The two addresses on CNIC: permanent vs current
An important distinction:
- Permanent address — typically your family home or long-term residence. Used for long-term records, voter rolls, and identity continuity. This is what most people think of as 'CNIC address'.
- Current address — where you actually reside at the moment, which may differ from permanent. Important for communications, jurisdictional matters, and current-context interactions.
- Both can be the same — common situation where someone lives at their permanent address. Both fields show the same address.
- Both can differ — students living in hostels, workers in different cities, married women with parents' address as permanent, etc. The two addresses capture both anchoring (permanent) and current reality (current).
- Update either or both — the address change procedure can update just permanent, just current, or both depending on your specific situation. The application form asks which address(es) need updating.
- Different verification requirements — permanent address changes often need more substantial documentation than current address updates because the former carries more administrative weight.
Documents required for address change
The supporting documentation set:
- Existing CNIC — original, plus photocopies. The CNIC being updated must be valid (not expired). If expired, renew it first then update address, or do both simultaneously in some workflows.
- Recent utility bill in your name at the new address — the gold-standard address proof. Electricity, gas, water, or PTCL bill from the last 3 months establishes residence with current documentation.
- Rent agreement for tenants — registered rent agreement showing tenancy at the new address. Unregistered agreements have weaker standing.
- Property document for owners — registry, transfer deed, allotment letter showing ownership of the new address property.
- NOC from landlord for tenants — letter from the landlord confirming the tenancy and authorising the address change.
- Affidavit for informal-settlement or non-standard address situations. Notarised statement explaining the address and supporting documentation.
- Councillor verification letter — local councillor's letter on official letterhead confirming the address. Useful for areas without standard documentation.
- Application fee — same as CNIC issuance fees: Rs. 750 normal, Rs. 1,500 urgent, Rs. 2,500 executive.
Step-by-step address change process
- Decide online or in-person submission
Online via Pak Identity for many address changes; in-person at NADRA centre for complex cases or where online doesn't work for your specific situation.
- Gather all required documents
Existing CNIC, address proof for new address (utility bill, rent agreement, property document), any supporting documents like NOC or affidavit. Photocopy everything for submission while keeping originals for verification.

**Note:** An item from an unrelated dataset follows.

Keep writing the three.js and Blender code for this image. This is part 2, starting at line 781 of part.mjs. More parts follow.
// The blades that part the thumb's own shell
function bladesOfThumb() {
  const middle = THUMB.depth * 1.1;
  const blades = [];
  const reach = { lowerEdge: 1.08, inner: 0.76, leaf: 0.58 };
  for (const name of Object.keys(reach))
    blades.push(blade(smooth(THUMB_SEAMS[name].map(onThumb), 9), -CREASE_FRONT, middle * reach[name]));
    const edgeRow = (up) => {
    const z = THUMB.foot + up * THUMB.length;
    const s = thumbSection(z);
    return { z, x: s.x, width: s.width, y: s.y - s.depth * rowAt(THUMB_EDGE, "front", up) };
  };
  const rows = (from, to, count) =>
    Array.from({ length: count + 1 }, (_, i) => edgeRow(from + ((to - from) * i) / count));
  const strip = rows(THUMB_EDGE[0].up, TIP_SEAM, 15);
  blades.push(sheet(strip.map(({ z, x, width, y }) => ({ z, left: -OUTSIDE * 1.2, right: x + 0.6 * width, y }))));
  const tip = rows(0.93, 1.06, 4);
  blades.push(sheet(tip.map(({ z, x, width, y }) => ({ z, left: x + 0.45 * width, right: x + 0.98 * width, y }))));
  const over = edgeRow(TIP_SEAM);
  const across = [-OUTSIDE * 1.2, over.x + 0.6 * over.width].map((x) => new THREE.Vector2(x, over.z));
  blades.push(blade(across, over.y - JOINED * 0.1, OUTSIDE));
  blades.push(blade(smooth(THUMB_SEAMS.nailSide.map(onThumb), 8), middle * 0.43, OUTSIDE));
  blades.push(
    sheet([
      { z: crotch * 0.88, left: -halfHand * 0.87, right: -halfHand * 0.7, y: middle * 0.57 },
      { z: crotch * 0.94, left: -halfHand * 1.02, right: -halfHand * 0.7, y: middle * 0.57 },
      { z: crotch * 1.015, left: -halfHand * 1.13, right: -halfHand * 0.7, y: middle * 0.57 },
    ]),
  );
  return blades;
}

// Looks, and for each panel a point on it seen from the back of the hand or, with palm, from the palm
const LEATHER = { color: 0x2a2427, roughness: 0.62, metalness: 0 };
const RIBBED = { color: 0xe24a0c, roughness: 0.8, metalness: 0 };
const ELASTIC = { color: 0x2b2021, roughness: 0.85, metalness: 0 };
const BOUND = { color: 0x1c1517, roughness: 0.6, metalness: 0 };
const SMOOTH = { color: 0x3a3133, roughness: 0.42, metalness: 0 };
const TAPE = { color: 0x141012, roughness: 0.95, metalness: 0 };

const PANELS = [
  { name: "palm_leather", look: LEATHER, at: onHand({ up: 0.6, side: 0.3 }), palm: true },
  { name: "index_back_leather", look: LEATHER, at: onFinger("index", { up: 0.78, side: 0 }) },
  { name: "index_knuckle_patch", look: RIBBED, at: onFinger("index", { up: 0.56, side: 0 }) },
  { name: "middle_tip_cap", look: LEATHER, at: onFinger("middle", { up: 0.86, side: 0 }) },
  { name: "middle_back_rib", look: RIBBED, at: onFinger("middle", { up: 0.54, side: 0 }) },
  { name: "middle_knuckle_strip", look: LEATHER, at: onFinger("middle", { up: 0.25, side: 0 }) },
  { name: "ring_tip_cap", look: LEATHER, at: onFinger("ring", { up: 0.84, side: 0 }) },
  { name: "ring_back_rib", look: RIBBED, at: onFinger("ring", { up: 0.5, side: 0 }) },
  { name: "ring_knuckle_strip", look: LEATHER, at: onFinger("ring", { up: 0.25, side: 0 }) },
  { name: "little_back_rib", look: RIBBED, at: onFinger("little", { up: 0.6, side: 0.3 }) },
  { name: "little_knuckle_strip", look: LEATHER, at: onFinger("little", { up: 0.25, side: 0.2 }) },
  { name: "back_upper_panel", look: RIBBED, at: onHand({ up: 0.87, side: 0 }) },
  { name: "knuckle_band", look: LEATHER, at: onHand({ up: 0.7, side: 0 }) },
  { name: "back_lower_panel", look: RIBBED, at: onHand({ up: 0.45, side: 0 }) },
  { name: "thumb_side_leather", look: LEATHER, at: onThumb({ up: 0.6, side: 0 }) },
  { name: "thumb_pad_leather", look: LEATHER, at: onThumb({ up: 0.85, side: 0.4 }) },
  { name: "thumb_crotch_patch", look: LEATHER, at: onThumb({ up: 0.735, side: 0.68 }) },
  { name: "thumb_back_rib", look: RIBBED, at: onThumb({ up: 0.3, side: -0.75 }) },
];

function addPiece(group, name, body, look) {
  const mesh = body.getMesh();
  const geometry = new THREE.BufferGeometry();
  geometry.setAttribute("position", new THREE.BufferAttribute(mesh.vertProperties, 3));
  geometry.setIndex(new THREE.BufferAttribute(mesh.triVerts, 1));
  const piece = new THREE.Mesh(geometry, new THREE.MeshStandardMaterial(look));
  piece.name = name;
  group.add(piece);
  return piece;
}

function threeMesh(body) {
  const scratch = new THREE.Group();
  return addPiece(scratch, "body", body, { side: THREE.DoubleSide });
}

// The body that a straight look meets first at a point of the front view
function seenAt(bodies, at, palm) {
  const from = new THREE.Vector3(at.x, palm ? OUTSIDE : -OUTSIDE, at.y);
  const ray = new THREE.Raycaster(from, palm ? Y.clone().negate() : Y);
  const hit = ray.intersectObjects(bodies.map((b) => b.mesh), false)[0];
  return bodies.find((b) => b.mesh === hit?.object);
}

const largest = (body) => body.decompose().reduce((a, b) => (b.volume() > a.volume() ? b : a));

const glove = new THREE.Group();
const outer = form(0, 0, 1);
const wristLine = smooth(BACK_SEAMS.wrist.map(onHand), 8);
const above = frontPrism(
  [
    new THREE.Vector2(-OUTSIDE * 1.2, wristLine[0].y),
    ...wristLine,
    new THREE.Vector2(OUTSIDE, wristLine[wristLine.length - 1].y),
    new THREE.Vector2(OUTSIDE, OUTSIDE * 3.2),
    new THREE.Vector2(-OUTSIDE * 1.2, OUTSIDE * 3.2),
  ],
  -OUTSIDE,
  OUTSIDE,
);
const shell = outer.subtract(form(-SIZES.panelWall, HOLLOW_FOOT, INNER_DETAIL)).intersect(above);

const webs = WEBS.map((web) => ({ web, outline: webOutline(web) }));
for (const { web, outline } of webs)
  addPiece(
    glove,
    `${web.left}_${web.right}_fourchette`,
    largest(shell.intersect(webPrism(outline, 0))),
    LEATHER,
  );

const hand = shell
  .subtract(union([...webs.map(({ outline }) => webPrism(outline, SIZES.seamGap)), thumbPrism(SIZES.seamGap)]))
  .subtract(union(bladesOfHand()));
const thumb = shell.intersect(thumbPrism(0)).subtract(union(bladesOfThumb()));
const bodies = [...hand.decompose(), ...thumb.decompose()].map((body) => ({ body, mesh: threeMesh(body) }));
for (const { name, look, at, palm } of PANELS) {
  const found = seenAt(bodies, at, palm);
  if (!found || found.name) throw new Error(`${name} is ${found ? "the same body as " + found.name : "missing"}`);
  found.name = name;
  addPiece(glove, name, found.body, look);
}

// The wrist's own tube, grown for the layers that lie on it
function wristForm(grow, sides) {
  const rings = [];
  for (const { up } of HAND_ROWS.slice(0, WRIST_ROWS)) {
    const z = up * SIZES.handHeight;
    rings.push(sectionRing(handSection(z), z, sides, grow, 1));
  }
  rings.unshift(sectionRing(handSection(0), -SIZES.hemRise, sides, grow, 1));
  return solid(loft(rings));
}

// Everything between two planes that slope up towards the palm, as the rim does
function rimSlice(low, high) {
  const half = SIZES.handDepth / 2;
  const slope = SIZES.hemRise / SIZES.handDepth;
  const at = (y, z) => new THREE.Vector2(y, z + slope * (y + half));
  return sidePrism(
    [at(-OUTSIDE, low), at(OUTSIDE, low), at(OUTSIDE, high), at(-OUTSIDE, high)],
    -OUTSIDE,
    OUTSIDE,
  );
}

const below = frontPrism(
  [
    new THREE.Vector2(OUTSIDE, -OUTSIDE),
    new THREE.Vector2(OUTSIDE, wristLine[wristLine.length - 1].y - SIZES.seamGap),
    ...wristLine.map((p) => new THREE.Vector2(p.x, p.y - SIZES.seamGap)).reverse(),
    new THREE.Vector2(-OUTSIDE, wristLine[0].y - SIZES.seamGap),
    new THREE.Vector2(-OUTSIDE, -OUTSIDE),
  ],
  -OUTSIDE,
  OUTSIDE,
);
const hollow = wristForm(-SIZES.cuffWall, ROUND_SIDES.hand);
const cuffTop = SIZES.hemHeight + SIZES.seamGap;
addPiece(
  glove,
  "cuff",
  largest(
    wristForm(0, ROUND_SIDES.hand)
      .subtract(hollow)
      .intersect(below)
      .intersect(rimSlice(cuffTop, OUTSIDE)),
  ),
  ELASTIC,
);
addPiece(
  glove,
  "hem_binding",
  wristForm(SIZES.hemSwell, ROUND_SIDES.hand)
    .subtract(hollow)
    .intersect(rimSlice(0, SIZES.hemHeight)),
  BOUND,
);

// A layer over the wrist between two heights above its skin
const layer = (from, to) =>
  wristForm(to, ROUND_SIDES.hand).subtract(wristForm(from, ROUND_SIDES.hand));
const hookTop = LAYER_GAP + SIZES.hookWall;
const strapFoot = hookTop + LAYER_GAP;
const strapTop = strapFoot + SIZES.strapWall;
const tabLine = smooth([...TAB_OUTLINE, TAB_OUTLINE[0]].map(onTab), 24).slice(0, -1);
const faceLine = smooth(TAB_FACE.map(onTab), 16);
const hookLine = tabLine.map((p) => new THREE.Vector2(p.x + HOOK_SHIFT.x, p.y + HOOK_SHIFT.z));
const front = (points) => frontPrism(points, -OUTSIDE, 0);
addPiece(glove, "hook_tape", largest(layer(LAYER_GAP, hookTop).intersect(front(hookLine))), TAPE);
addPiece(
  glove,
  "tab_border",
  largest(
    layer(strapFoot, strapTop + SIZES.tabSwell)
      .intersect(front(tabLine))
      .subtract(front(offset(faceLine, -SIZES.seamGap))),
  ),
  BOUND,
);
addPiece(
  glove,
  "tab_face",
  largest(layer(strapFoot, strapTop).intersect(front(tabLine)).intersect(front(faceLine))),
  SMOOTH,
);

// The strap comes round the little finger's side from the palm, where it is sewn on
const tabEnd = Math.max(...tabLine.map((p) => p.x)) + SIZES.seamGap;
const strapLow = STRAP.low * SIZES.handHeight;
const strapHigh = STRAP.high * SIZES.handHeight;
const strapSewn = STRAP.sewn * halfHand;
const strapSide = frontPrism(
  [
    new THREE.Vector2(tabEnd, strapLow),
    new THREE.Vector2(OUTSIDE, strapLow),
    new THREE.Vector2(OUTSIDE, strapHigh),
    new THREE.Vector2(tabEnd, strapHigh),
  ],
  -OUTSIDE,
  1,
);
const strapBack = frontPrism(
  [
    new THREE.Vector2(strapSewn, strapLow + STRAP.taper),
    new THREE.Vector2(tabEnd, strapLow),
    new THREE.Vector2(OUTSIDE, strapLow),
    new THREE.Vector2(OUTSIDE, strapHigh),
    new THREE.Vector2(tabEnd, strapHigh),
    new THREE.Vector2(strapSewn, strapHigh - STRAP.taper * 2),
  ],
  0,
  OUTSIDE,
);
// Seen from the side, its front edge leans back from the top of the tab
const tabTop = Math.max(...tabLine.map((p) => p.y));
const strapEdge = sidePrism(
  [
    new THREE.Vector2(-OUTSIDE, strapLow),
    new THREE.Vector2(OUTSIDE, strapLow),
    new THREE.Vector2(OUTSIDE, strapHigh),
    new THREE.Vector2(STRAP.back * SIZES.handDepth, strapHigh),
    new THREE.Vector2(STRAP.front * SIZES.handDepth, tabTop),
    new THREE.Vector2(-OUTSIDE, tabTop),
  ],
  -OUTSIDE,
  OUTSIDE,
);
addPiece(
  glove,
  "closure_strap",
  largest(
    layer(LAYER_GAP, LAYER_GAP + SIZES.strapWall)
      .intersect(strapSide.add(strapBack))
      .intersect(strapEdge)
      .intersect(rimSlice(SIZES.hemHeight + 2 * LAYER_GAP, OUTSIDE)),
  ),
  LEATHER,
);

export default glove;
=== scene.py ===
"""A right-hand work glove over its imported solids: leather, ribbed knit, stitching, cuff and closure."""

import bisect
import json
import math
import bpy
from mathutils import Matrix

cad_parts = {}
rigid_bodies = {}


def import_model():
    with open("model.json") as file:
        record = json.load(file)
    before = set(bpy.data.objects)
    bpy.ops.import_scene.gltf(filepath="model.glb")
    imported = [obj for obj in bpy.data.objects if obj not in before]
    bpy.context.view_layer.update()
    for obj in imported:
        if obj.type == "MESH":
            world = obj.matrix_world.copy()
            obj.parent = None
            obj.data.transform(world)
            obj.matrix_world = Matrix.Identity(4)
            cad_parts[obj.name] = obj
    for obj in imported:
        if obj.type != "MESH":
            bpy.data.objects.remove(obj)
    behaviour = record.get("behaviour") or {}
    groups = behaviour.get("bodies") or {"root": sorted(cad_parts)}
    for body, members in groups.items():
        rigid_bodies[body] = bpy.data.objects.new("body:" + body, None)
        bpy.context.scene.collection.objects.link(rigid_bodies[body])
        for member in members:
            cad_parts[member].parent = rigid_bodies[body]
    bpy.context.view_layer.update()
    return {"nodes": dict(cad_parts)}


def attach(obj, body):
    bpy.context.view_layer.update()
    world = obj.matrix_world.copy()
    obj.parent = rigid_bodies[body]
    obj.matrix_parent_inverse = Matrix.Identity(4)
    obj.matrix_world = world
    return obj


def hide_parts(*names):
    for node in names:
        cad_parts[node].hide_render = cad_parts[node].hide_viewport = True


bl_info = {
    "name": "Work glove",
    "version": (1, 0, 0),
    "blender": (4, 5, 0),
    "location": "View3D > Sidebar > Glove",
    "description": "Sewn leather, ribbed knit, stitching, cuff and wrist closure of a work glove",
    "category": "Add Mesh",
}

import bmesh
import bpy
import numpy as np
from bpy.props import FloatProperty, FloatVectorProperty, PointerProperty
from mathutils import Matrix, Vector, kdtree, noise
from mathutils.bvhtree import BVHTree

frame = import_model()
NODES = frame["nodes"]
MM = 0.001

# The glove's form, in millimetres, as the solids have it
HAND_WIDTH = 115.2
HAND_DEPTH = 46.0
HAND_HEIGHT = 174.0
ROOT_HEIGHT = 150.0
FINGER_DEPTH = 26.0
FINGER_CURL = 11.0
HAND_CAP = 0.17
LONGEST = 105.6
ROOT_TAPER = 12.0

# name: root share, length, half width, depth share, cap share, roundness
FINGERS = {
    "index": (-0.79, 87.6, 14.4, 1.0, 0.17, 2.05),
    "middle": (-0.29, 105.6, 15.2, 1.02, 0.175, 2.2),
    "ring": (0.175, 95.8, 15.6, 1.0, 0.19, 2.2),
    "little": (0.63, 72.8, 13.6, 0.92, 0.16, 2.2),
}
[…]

- Complete the address change application
Online portal form or in-person application form. Specify exactly what's changing — permanent address, current address, or both. Provide complete new address including district, tehsil, specific area, street and house details.
- Submit supporting documentation
Online: upload scans or photographs of documents. In-person: hand over originals for verification, photocopies for the file.
- Pay the application fee
Online: card or wallet payment. In-person: counter cash payment. Receipt is essential for tracking.
- Wait for verification and approval
NADRA reviews the change request and verifies the new address documentation. Some cases involve field verification visits to confirm the address. Timeline: 2-6 weeks for normal category.
- Receive updated CNIC
New card with updated address arrives by post. Old card should be destroyed once you have the new one in hand to prevent any confusion in future verifications.
Common complications in address changes
Specific issue patterns:
- Utility bill not in your name — if the new address's utility bills are in the landlord's name or another family member's name, supplementary documentation (rent agreement, NOC, affidavit) is needed to establish your residence there. The utility bill alone may not suffice.
- New construction without utility connection yet — newly-built properties may not yet have utility bills. Property ownership documents plus possession evidence (allotment letter, transfer deed, occupancy proof) substitute.
- Joint family property — addresses where multiple family members live without formal division. NOC from the head of household alongside your relationship documentation addresses this.
- Disputed addresses — if the address has any ongoing legal or boundary disputes, NADRA may decline change pending resolution. Address the underlying dispute first.
- Informal settlements — katchi abadis and similar informal residential areas have specific verification procedures. Councillor letters and affidavits are the typical path; some settlements have specific NADRA outreach programmes addressing documentation gaps.
- Cross-provincial moves — moving between provinces can involve longer verification due to changing provincial administration. The process works but allow more time than within-province changes.
- Rural address specificity — rural addresses without standardised house numbers can be challenging to register precisely. Local councillor's verification of the specific household helps establish the address.
Address change on CNIC — common questions
Closing note on address consistency across documents
Once you've updated CNIC address, consider whether other documents need similar updates: driving licence, passport (less commonly), voter registration (which may sync automatically), bank records, employer records, tax registration. The cascading updates take time but produce consistent documentation that simplifies future administrative interactions.
For frequent movers (work-related relocation, students, etc.), maintaining the address closest to your administrative anchor (where your tax filing is, where your permanent records reside, where family ties remain) as the permanent address while updating current address as you actually move balances administrative stability with reality.
Address change procedures, documentation requirements and timelines described above reflect NADRA's operational practice as of early 2026. Specific procedures evolve over time — current details are best confirmed through Pak Identity portal or any NADRA centre before relying on specifics for actual address update planning.